His notion of the city – as a realm where the local collides with the global – couldn’t be more pertinent to the present political moment. The metropolises of the Pearl River Delta, which include Shenzhen and Guangzhou, are vital to Chinese president Xi Jinping’s Belt and Road Initiative, which will see China investing hundreds of billions of dollars to build a Eurasian trade and transport network that might rival its transatlantic counterpart. The maritime component of this system would run through the South China Sea and the Indian Ocean, linking the Pearl River Delta cities with southern Asia, Africa and Mediterranean Europe.

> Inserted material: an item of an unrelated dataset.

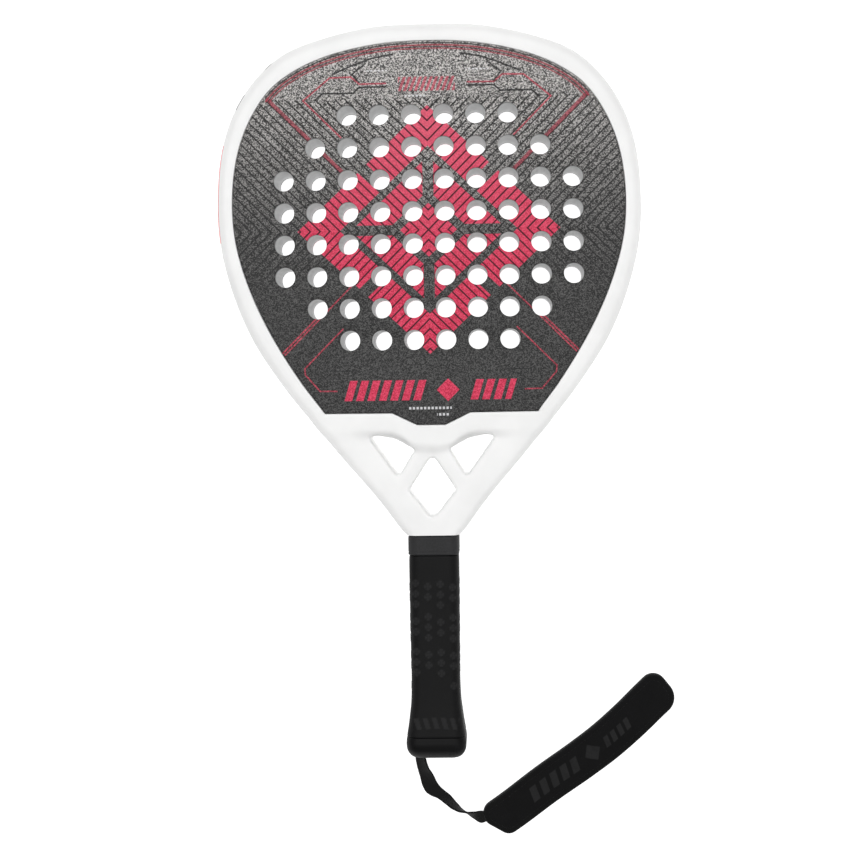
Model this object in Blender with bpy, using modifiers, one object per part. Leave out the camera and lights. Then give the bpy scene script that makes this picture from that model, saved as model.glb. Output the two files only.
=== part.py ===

Such a project will put Shenzhen at the centre of a powerful commercial system and no doubt create logistical, legal and design challenges to which the city’s creative resources will soon be applied. The Sea World Center, therefore, isn’t just a testament to what the city has become; it may also be a sign of what it seeks to be.
Does Maki’s architecture reflect such ambitions? Perhaps not intentionally or explicitly. But it’s interesting that two of his cantilevers face the interior of the country, while the third extends outward, to the South China Sea and world beyond.